A subtle but provocative layer exists concerning the timing of resolving cards upon their reveal. Each card possesses a number in the bottom right corner and resolution occurs in ascending order. This is extremely important to realize as your effect of stealing a Thug from another player won't affect me if the Thug I'm tossing down doesn't actually enter my tableau until later in the round. This jockeying for initiative of when special effects trigger results in a guessing game of sorts and the actions themselves certainly play into this.

One of my absolutely favorite aspects of this design is the fact that only a portion of the deck is used each play. This is something of a Donald X. signature – a broader range of setup options are available than are present in a given game. Players are each dealt 12 cards from an 80 card deck, meaning you can never quite predict what will show up. Some games will have wicked action combos, others will be Thug heavy and some will be flush with Holdings. There's a feeling-out process and a sense of discovery that organically arises in a quick and smart 30 minute affair.
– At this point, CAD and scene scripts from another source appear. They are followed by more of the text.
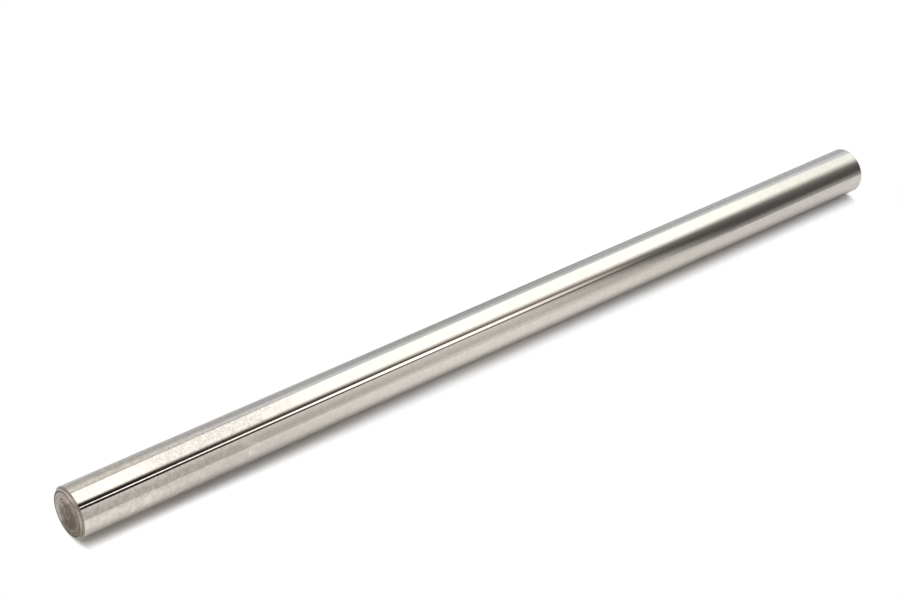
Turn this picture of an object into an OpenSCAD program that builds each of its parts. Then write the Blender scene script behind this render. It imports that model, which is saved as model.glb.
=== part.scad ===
// Shifter shaft: a plain round rail of ground and polished steel, on which the
// shift forks of a gearbox slide. Both ends are faced flat and chamfered, and a
// small radius breaks each edge of the chamfer.
// The bar lies along X with its middle over the origin, and z = 0 is the surface
// that it rests on.

/* [Bar] */
// Ground diameter of the bar
shaft_d = 15; // [8:0.5:30]
// Length of the bar, end face to end face
shaft_l = 304; // [100:1:600]

/* [Ends] */
// Length of the chamfer, along the bar
chamfer_l = 0.9; // [0.4:0.05:2]
// Angle between the chamfer and the axis of the bar, in degrees
chamfer_angle = 45; // [30:1:60]
// Radius between the ground surface and the chamfer
rim_r = 0.2; // [0.05:0.05:0.4]
// Radius between the chamfer and the end face
face_edge_r = 0.15; // [0.05:0.05:0.4]

/* [Hidden] */
$fn = 180;

shaft_r = shaft_d / 2;

// How far the chamfer cuts in from the ground surface, measured on the radius
chamfer_depth = chamfer_l * tan(chamfer_angle);
// Distance from each corner of the chamfer to where its edge radius begins and ends
rim_setback = rim_r * tan(chamfer_angle / 2);
face_setback = face_edge_r * tan((90 - chamfer_angle) / 2);

// Section of one end, from the axis out, with the axis upright. It is drawn from
// the corner where the chamfer meets the ground surface: x runs outwards from that
// surface and y runs towards the end face. Each corner is cut straight across
// between the ends of its radius, and a circle then fills the radius out.
module end_section() {
    up_chamfer = [-sin(chamfer_angle), cos(chamfer_angle)];
    face_corner = [-chamfer_depth, chamfer_l];
    polygon([
        [-shaft_r, -rim_r],
        [0, -rim_r],
        [0, -rim_setback],
        rim_setback * up_chamfer,
        face_corner - face_setback * up_chamfer,
        face_corner - [face_setback, 0],
        [-shaft_r, chamfer_l],
    ]);
    translate([-rim_r, -rim_setback])
        circle(rim_r);
    translate(face_corner - [face_setback, face_edge_r])
        circle(face_edge_r);
}

// Half of the bar's lengthwise section: the ground surface, and the same end
// section at the top and, mirrored, at the bottom
module half_section() {
    rim_height = shaft_l / 2 - chamfer_l;
    ground_l = 2 * (rim_height - rim_r);
    translate([0, -ground_l / 2])
        square([shaft_r, ground_l]);
    for (flip = [0, 1])
        mirror([0, flip])
            translate([shaft_r, rim_height])
                end_section();
}

// The bar itself, turned from its section and laid down along X
module shaft() {
    color([0.80, 0.79, 0.77])
        translate([0, 0, shaft_r])
            rotate([0, 90, 0])
                rotate_extrude()
                    half_section();
}

shaft();
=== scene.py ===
import math

import bpy
from bpy.props import FloatProperty, FloatVectorProperty, IntProperty, PointerProperty
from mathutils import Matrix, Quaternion, Vector


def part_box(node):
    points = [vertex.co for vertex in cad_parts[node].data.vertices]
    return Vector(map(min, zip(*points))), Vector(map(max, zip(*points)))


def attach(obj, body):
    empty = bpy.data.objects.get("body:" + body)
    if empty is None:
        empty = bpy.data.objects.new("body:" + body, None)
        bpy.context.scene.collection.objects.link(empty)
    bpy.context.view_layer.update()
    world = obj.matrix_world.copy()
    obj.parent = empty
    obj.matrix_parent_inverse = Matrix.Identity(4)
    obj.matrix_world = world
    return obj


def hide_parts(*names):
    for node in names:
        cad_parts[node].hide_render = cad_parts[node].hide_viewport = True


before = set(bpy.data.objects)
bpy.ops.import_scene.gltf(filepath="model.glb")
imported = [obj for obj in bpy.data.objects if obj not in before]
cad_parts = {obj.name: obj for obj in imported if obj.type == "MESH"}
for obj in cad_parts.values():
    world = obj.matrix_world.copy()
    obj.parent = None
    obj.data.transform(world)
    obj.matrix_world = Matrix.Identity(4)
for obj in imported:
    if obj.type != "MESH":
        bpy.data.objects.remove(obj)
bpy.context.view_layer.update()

bl_info = {
    "name": "Shifter Shaft",
    "version": (1, 0, 0),
    "blender": (4, 5, 0),
    "location": "View3D > Sidebar > Shaft",
    "description": "Builds a polished shifter shaft with faced ends, and a studio round it",
    "category": "Add Mesh",
}

SHAFT_LOW, SHAFT_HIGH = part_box("shaft")
MM = 0.001
MICRON = 0.000001
TURN = 2 * math.pi
WHITE = (1.0, 1.0, 1.0, 1.0)
BLACK = (0.0, 0.0, 0.0, 1.0)


# Node maths

class Socket:
    """One output socket. Arithmetic on it adds Math nodes to its tree."""

    def __init__(self, graph, socket):
        self.graph = graph
        self.socket = socket

    def __add__(self, other):
        return self.graph.math("ADD", self, other)

    def __radd__(self, other):
        return self.graph.math("ADD", other, self)

    def __sub__(self, other):
        return self.graph.math("SUBTRACT", self, other)

    def __rsub__(self, other):
        return self.graph.math("SUBTRACT", other, self)

    def __mul__(self, other):
        return self.graph.math("MULTIPLY", self, other)

    def __rmul__(self, other):
        return self.graph.math("MULTIPLY", other, self)

    def __truediv__(self, other):
        return self.graph.math("DIVIDE", self, other)

    def __rtruediv__(self, other):
        return self.graph.math("DIVIDE", other, self)

    def __pow__(self, other):
        return self.graph.math("POWER", self, other)

    def __neg__(self):
        return self.graph.math("MULTIPLY", self, -1.0)


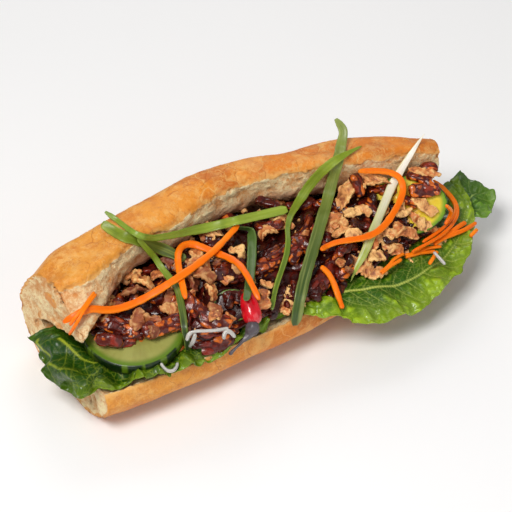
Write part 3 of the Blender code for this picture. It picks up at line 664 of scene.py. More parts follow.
@dataclass(frozen=True)
class BreadFinish(Finish):
    """Golden mottled crust with pale crackle, torn into a cream, open crumb."""

    gold: Colour = tint(228, 152, 52)
    amber: Colour = tint(230, 134, 26)
    toast: Colour = tint(186, 92, 22)
    pale: Colour = tint(240, 190, 112)
    cream: Colour = tint(255, 236, 186)
    shade: Colour = tint(220, 150, 84)
    stain: Colour = tint(212, 128, 94)

    def build(self) -> bpy.types.Material:
        """Crust and crumb, parted by the depth mark with a ragged edge.

        Returns:
            The material.
        """
        sheet = Sheet("bread")
        x, _, z = sheet.split(sheet.place)
        crust, skin = self.crust(sheet, x, z)
        crumb, puff = self.crumb(sheet)
        ragged = sheet.mark("depth") + (sheet.noise(5, 4, 0.65) - 0.5) * 5.0
        torn = sheet.ease(ragged, -0.1, 0.5)
        rim = sheet.ease(ragged, -2.4, -0.1) * (1 - torn)
        crust = sheet.mix(rim * 0.45, crust, self.pale)
        sheet.set(Base_Color=sheet.mix(torn, crust, crumb))
        sheet.set(Roughness=0.46 + torn * 0.4 + sheet.noise(3, 2) * 0.14)
        sheet.set(Coat_Weight=(1 - torn) * 0.1, Coat_Roughness=0.4, Specular_IOR_Level=0.35)
        sheet.bump(skin * (1 - torn) + torn * puff, 0.45, 0.9)
        return sheet.material

    def crust(self, sheet: Sheet, x: Value, z: Value) -> tuple:
        """The baked skin: gold to amber along the loaf, in thin flaking plates towards the right.

        Args:
            sheet: The material's nodes.
            x: Place along the loaf in metres.
            z: Height in metres.

        Returns:
            Its colour socket and its relief.
        """
        along = sheet.ease(x + (sheet.noise(60, 1) - 0.5) * 0.12, -0.09, 0.03)
        colour = sheet.mix(along, self.gold, self.amber)
        colour = sheet.mix(sheet.ease(sheet.noise(20, 5, 0.65), 0.44, 0.64) * 0.6, colour, self.toast)
        colour = sheet.mix(sheet.ease(sheet.noise(8, 5, 0.75), 0.48, 0.64) * 0.5, colour, self.pale)
        bent = sheet.bent(12, 5)
        plate = sheet.node("ShaderNodeTexVoronoi", {}, {"Vector": bent, "Scale": 1 / (15 * MM)})
        tone = sheet.split(plate.outputs["Color"])[0]
        flaky = sheet.ease(x + (sheet.noise(30, 2) - 0.5) * 0.09, -0.055, -0.01)
        colour = sheet.mix(flaky * sheet.ease(tone, 0.45, 0.9) * 0.4, colour, self.toast)
        colour = sheet.mix(flaky * (1 - sheet.ease(tone, 0.1, 0.4)) * 0.3, colour, self.pale)
        seam = 1 - sheet.ease(sheet.cells(15, "DISTANCE_TO_EDGE", bent), 0.0, 0.03)
        seam = seam * flaky * sheet.ease(sheet.noise(12, 2), 0.4, 0.55)
        colour = sheet.mix(seam * 0.55, colour, self.pale)
        split = 1 - sheet.ease(sheet.cells(19, "DISTANCE_TO_EDGE", sheet.bent(9, 4)), 0.0, 0.016)
        split = split * sheet.ease(sheet.noise(14, 2), 0.46, 0.58)
        colour = sheet.mix(split * 0.6, colour, self.toast)
        hair = sheet.math("ABSOLUTE", sheet.noise(8, 4, 0.62, 1.2) - 0.5)
        hair = (1 - sheet.ease(hair, 0.0, 0.028)) * sheet.ease(sheet.noise(13, 2), 0.4, 0.6)
        colour = sheet.mix(hair * 0.5, colour, self.pale)
        freckle = sheet.ease(sheet.noise(2.4, 4, 0.75), 0.56, 0.72)
        colour = sheet.mix(freckle * 0.4, colour, self.toast)
        floury = sheet.ease(sheet.noise(1.7, 4, 0.7, place=sheet.bent(6, 2)), 0.56, 0.74)
        colour = sheet.mix(floury * 0.3, colour, self.pale)
        # Darker towards the bottom, within 20 mm of the floor.
        colour = sheet.mix((1 - sheet.ease(z, 0.001, 0.02)) * 0.3, colour, self.toast)
        scurf = sheet.noise(2.4, 5, 0.72, 0.6)
        colour = sheet.mix(sheet.ease(scurf, 0.54, 0.68) * 0.3, colour, self.pale)
        colour = sheet.mix((1 - sheet.ease(scurf, 0.34, 0.46)) * 0.4, colour, self.toast)
        relief = tone * flaky * 0.8 + scurf * 1.1 + sheet.noise(5.5, 3) * 0.9 - seam * 0.3 - split * 0.4
        return colour, relief + hair * 0.15

    def crumb(self, sheet: Sheet) -> tuple:
        """The torn inside: cream tufts, a tanner painted shade between them and in the pores, and a stain
        beside the filling.

        Args:
            sheet: The material's nodes.

        Returns:
            Its colour socket and its relief.
        """
        tuft = sheet.noise(5.0, 5, 0.6, 0.3)
        puff = sheet.noise(1.0, 4, 0.75)
        pit = sheet.mark("pit")
        # Cream where the tufts and fluff stand high, tanner painted shade where they sink and in the pits.
        light = sheet.ease(tuft * 0.55 + puff * 0.6 + pit * 0.12, 0.38, 0.74)
        colour = sheet.mix(light, self.shade, self.cream)
        # Pores pulled towards the shade colour: painted shade in the pores.
        shaded_pore = 1 - sheet.ease(sheet.cells(1.9, "F1", sheet.bent(3, 1)), 0.05, 0.42)
        shaded_pore = shaded_pore * sheet.ease(sheet.noise(6, 2), 0.45, 0.65)
        colour = sheet.mix(shaded_pore * 0.3, colour, self.shade)
        near = sheet.mark("near") * sheet.ease(sheet.noise(10, 3), 0.28, 0.62)
        colour = sheet.mix(near * 0.7, colour, self.stain)
        return colour, puff * 2.2 + tuft * 0.8 - shaded_pore * 0.5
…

There's also a very thoughtful feedback system occurring here between the player and the mechanics. The game is so easy to play that you find yourself immediately getting into the strategy, managing a finite selection of powers and approaching the game down a selection of set paths that the cards lead you to. Identifying these combinations and clever ways to use cards, while trying to mess with the structure of your opponents and keep strong cards away from them, is a very rewarding experience. The way action cards fire off and reap benefits in conjunction with the many opportunities to combine different effects immediately and often make you feel clever. It has that Love Letter quality of continually patting you on the back and praising your smartness.

Greed is not a game that pushes you towards agony, requiring you to fulfill needs or manage resources just so you can get a single opportunity to do what you really want to. It's a game that continually grants permission for enjoyment and has a free-wheeling open air atmosphere as if you're riding in a convertible with a Tommy gun propped up on the dash. This is a game that requires no effort to get to the table so I have to ask - why is your dirty mug still here?